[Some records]
______

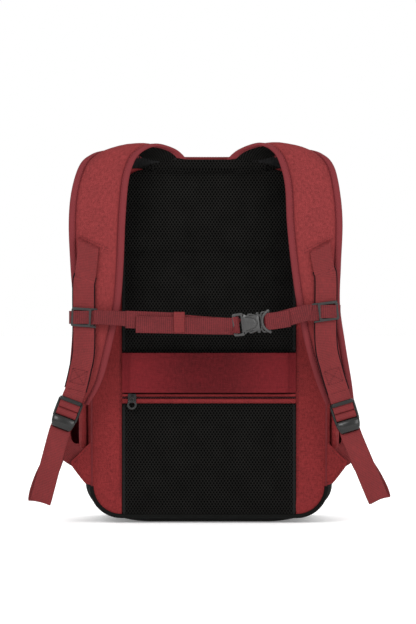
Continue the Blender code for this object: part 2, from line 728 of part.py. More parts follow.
def sternum_webbing_route(side):
    """Out from the slider, round the buckle's bar and back over itself."""
    x, z = SLIDER_CENTRE[side]
    y = STERNUM_Y
    if side == "left":
        bar = [(-8, 1.8), (2, 2.8), (5.2, 2.5), (6.8, 1.2), (7.2, 0), (6.8, -1.2), (5.2, -2.5), (2, -2.8), (-8, -1.0)]
        back = Vector((-87.0, -150.6, 245.4))
        first = [Vector((x + 16.0, -145.4, z)), Vector((x + 26.0, y, z))]
    else:
        bar = [(54, 1.8), (46, 3.4), (41.8, 3.4), (39.6, 3.0), (38.2, 1.6), (37.8, 0)]
        bar += [(38.2, -1.6), (39.6, -3.0), (41.8, -3.4), (46, -3.4), (54, -1.0)]
        back = Vector((96.0, -150.6, 246.8))
        first = [Vector((x - 16.0, -145.4, z - 1.5)), Vector((x - 24.0, y, z - 1.5))]
    return first + [buckle_point(a, 0, BUCKLE_Y + depth) for a, depth in bar] + [back]


def make_sternum_webbing(side, carrier):
    route = sternum_webbing_route(side)
    up = Vector((0, 0, 1))
    tilted = buckle_point(0, 1, 0) - buckle_point(0, 0, 0)
    sides = [up, up, *[tilted] * (len(route) - 3), up]
    name = "sternum_webbing_" + side
    add(name, *ribbon(route, sides, CHEST_WEBBING, WEBBING_THICKNESS), "webbing", carrier)


def make_elastic_keeper(carrier):
    """The elastic loop that holds the chest strap's spare end down."""
    x = (-42.0, -29.0)
    z = 242.0
    keeper = add("elastic_keeper", *block(x, (-146.2, -153.2), (z - 12.0, z + 12.0)), "webbing", carrier)
    cut(keeper, *block((x[0] - CUT, x[1] + CUT), (-147.1, -152.2), (z - 11.1, z + 11.1)))


def main():
    clear_scene()
    make_rear_shell()
    make_base_boot()
    make_back_panel()
    zip_chain("main_zip_rear_chain", SEAM_Y - 6.6, SEAM_Y - 0.2)
    make_pad("back_pad_lower", *LOWER_PAD_Z)
    make_pad("back_pad_middle", *MIDDLE_PAD_Z, high_radius=6.0)
    make_pad("back_pad_upper", *UPPER_PAD_Z, low_radius=6.0, high_radius=26.0)
    make_trolley_band()
    make_rear_zip()
    make_back_board()
    make_laptop_sleeve()
    make_strap_yoke()
    make_grab_handle()

    lid = pivot("lid_axis", LID_AXIS)
    make_front_panel(lid)
    zip_chain("main_zip_front_chain", SEAM_Y + GAP, SEAM_Y + 6.8, lid)
    make_front_pocket(lid)
    make_main_sliders()

    harness = pivot("harness_axis", HARNESS_AXIS)
    carrier = pivot("sternum_runner", (0.0, STERNUM_Y, SLIDER_CENTRE["left"][1]))
    for side in SIDES:
        make_side_pocket(side)
        make_wing(side)
        add("strap_" + side, *loft(strap_rings(side)), "fabric", harness)
        make_strap_webbing(side, harness)
        make_adjuster_webbing(side, harness)
        make_adjuster_tail(side, make_ladder_lock(side))
        make_sternum_slider(side, carrier)
        make_sternum_webbing(side, carrier)
    make_elastic_keeper(carrier)
    make_buckle_socket(carrier)
    make_buckle_plug()


main()
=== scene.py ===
import math

import bmesh
import bpy
import numpy as np
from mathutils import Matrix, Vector, noise


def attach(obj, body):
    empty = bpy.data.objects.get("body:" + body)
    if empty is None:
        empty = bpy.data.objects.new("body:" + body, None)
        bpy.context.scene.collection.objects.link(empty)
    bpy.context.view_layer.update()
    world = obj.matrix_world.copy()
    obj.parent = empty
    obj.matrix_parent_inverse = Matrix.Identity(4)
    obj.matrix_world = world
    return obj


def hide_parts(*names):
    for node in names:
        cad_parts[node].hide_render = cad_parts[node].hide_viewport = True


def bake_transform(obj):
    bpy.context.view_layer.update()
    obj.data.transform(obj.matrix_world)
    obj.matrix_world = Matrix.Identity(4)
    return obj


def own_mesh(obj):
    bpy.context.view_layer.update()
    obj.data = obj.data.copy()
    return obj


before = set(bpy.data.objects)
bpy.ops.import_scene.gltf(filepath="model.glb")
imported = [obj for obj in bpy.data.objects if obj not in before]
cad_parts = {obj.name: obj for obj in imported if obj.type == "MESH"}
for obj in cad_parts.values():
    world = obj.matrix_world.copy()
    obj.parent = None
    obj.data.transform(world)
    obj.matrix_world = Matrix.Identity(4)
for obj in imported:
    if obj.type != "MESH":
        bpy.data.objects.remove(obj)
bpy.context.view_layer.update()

# The looks of a travel backpack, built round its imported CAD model. Lengths are in millimetres and are scaled
# to metres as each mesh is made. +X is to the right of somebody facing the harness, -Y is the harness side.

MM = 0.001
UV_NAME = "weave"
TO_HARNESS = (0, -1, 0)

HALF_WIDTH = 149.0
HEIGHT = 438.0
BACK_Y = -82.6
FRONT_Y = 92.0
SEAM_Y = 28.0
BASE_HEIGHT = 48.0
TOP_RADIUS = 55.0
BOTTOM_RADIUS = 46.0
BOTTOM_REACH = 76.0
EDGE_ROUNDING = [
    (BACK_Y, 12.0, 10.0, 6.0),
    (BACK_Y + 3.0, 6.0, 5.0, 2.5),
    (BACK_Y + 9.0, 2.0, 1.5, 0.5),
    (BACK_Y + 19.0, 0.0, 0.0, 0.0),
    (FRONT_Y - 30.0, 0.0, 0.0, 0.0),
    (FRONT_Y - 13.0, 4.0, 6.0, 0.5),
    (FRONT_Y - 4.0, 12.0, 17.0, 4.0),
    (FRONT_Y, 20.0, 27.0, 9.0),
]

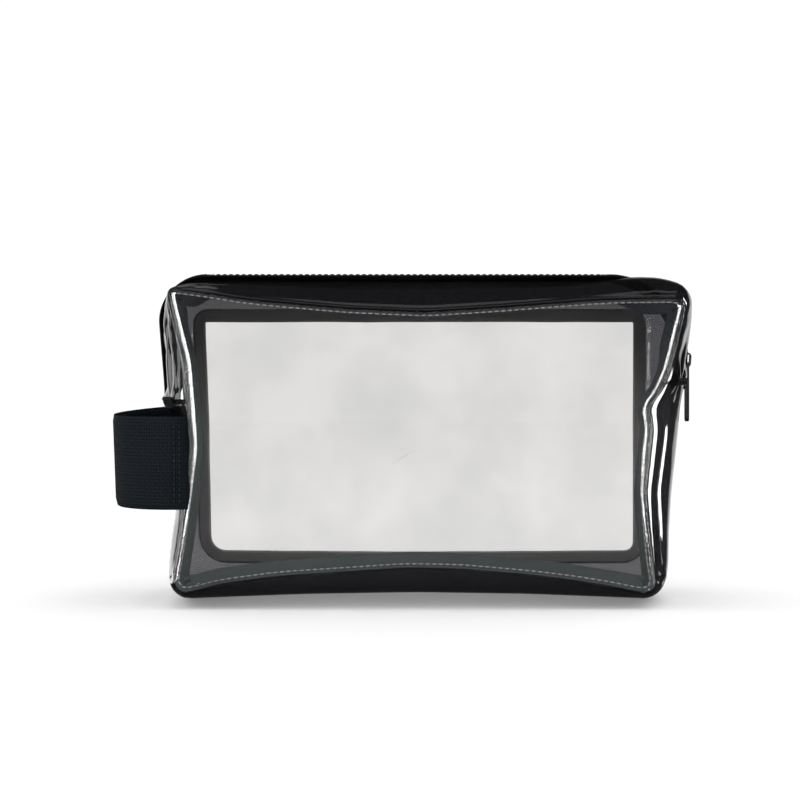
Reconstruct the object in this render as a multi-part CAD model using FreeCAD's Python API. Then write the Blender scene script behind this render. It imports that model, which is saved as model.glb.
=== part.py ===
"""A clear boxy makeup bag, in millimetres.

+X runs along the bag towards the closed end of its zipper, +Y from the front panel to the back
panel, and +Z up. The origin is the middle of the flat base that the bag stands on.

Seen from the front, the bag is a rounded quadrilateral whose right end leans out at the top. A
film wall follows that outline from the front panel to the back panel. Below the two end tabs the
wall is one U-shaped gusset. Above them it is two strips with the zipper between them. A webbing
loop stands off the left end as the handle.
"""
import FreeCAD, Part

import math
import os

from FreeCAD import Vector

# The bag as a whole.
HEIGHT = 133.0
DEPTH = 78.0
FOOT_LEFT, FOOT_RIGHT = -103.5, 100.0
TOP_LEFT, TOP_RIGHT = -108.5, 110.2
FOOT_RADIUS = 14.0
TOP_LEFT_RADIUS = 16.0
TURN_RADIUS = 31.7  # where the zipper turns from the right end onto the top
EDGE_RADIUS = 9.0  # of the wall where it meets the front and back panels
FILM = 0.5
LEAST_RADIUS = 1.5  # of a corner drawn inside the outline

# The two joints between gusset and zipper strips, and the tabs that cover them.
JOINT_LEFT_Z, JOINT_RIGHT_Z = 82.0, 90.0
TAB_HEIGHT = 6.0
TAB_THICKNESS = 0.8
TAB_HALF_WIDTH = 29.5

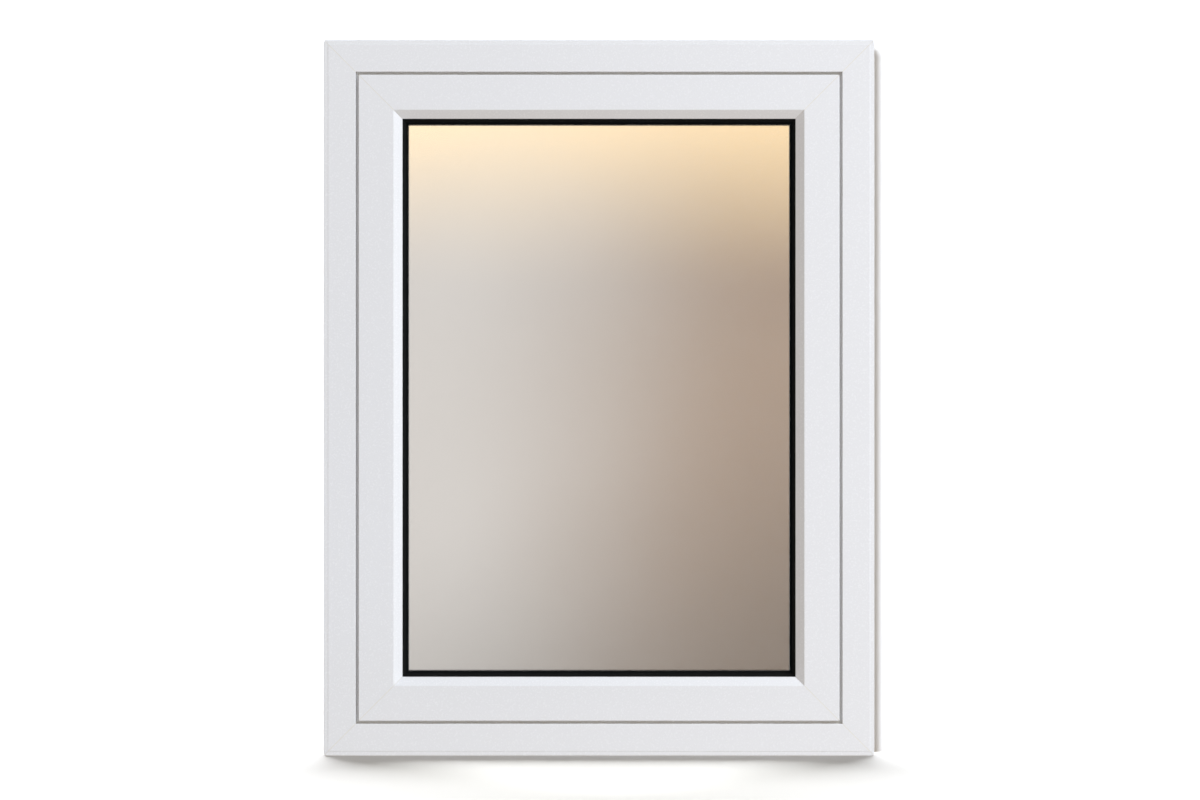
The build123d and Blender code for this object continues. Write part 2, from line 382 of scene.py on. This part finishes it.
@dataclass(frozen=True)
class WhiteProfile(Finish):
    """Extruded white plastic with fine draw lines, warmer welds and painted shade deep in the gap.
    """

    run: Run
    dust_share: float
    colour: Colour = (0.812, 0.824, 0.872)
    roughness: float = 0.27
    ior: float = 1.53
    coat_weight: float = 0.12
    coat_roughness: float = 0.12
    draw_grains: Span = (4.0, 900.0)
    skin_grains: float = 420.0
    skin_change: float = 0.008
    skin_roughness: float = 0.04
    relief: float = 0.0004 * MM
    weld_colour: Colour = (0.685, 0.66, 0.62)
    weld_half_width: float = 0.45 * MM
    weld_edge: float = 1.6
    weld_share: float = 0.6
    weld_roughness: float = 0.25
    # Painted shade deep in the gap between frame and sash: its colour, the depths over which it
    # grows, and where the gap lies.
    dust_colour: Colour = (0.58, 0.54, 0.46)
    dust_depth: Span = (1.0 * MM, 4.0 * MM)
    gap_middle: float = 48.5 * MM
    gap_reach: float = 2.5 * MM
    gap_edge: float = 1.2

    def weld_and_dust(self, tree: Tree) -> tuple[Wire, Wire]:
        """Where the mitred corners are welded, and where painted shade darkens the gap deep down.

        Args:
            tree: the material's tree.

        Returns:
            Two masks.
        """
        low, high = cad_box
        x, y, z = tree.axes()
        from_side = (high.x - low.x) / 2 - abs(x)
        from_end = z.least((high.z - low.z) - z)
        off_mitre = abs(from_side - from_end)
        weld_end = self.weld_half_width * self.weld_edge
        weld = off_mitre.fade(self.weld_half_width, weld_end, 1.0, 0.0)
        off_gap = abs(from_side.least(from_end) - self.gap_middle)
        in_gap = off_gap.fade(self.gap_reach, self.gap_reach * self.gap_edge, 1.0, 0.0)
        # Painted shade: darker the deeper into the gap, up to the run's share.
        deep = (y - low.y).fade(*self.dust_depth, 0.0, self.dust_share)
        return weld, in_gap * deep

    def shader(self, tree: Tree) -> Wire:
        """Builds the shader.

        Args:
            tree: the material's tree.

        Returns:
            The shader.
        """
        # dust here is the mask of painted shade deep in the gap, which darkens the base colour.
        weld, dust = self.weld_and_dust(tree)
        draw = tree.drawn(self.run, self.draw_grains)
        skin = tree.noise(self.skin_grains, 2.0)
        deeper = scaled(self.colour, 1.0 - self.skin_change)
        paler = scaled(self.colour, 1.0 + self.skin_change)
        body = tree.mix(skin, deeper, paler)
        welded = tree.mix(weld * self.weld_share, body, self.weld_colour)
        roughness = (skin - 0.5) * self.skin_roughness + self.roughness
        return tree.principled(
            {
                "Base Color": tree.mix(dust, welded, self.dust_colour),
                "Roughness": roughness + weld * self.weld_roughness,
                "Normal": tree.bump(draw * 0.5 + skin * 0.5, self.relief),
                "IOR": self.ior,
                "Coat Weight": self.coat_weight,
                "Coat Roughness": self.coat_roughness,
            }
        )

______

- Exercise details: Your task is to transcribe only the lines from the line containing "make_sternum_slider(side, carrier)" through the line containing "obj.parent = empty", word for word.

- Problem solution:
        make_sternum_slider(side, carrier)
        make_sternum_webbing(side, carrier)
    make_elastic_keeper(carrier)
    make_buckle_socket(carrier)
    make_buckle_plug()


main()
=== scene.py ===
import math

import bmesh
import bpy
import numpy as np
from mathutils import Matrix, Vector, noise


def attach(obj, body):
    empty = bpy.data.objects.get("body:" + body)
    if empty is None:
        empty = bpy.data.objects.new("body:" + body, None)
        bpy.context.scene.collection.objects.link(empty)
    bpy.context.view_layer.update()
    world = obj.matrix_world.copy()
    obj.parent = empty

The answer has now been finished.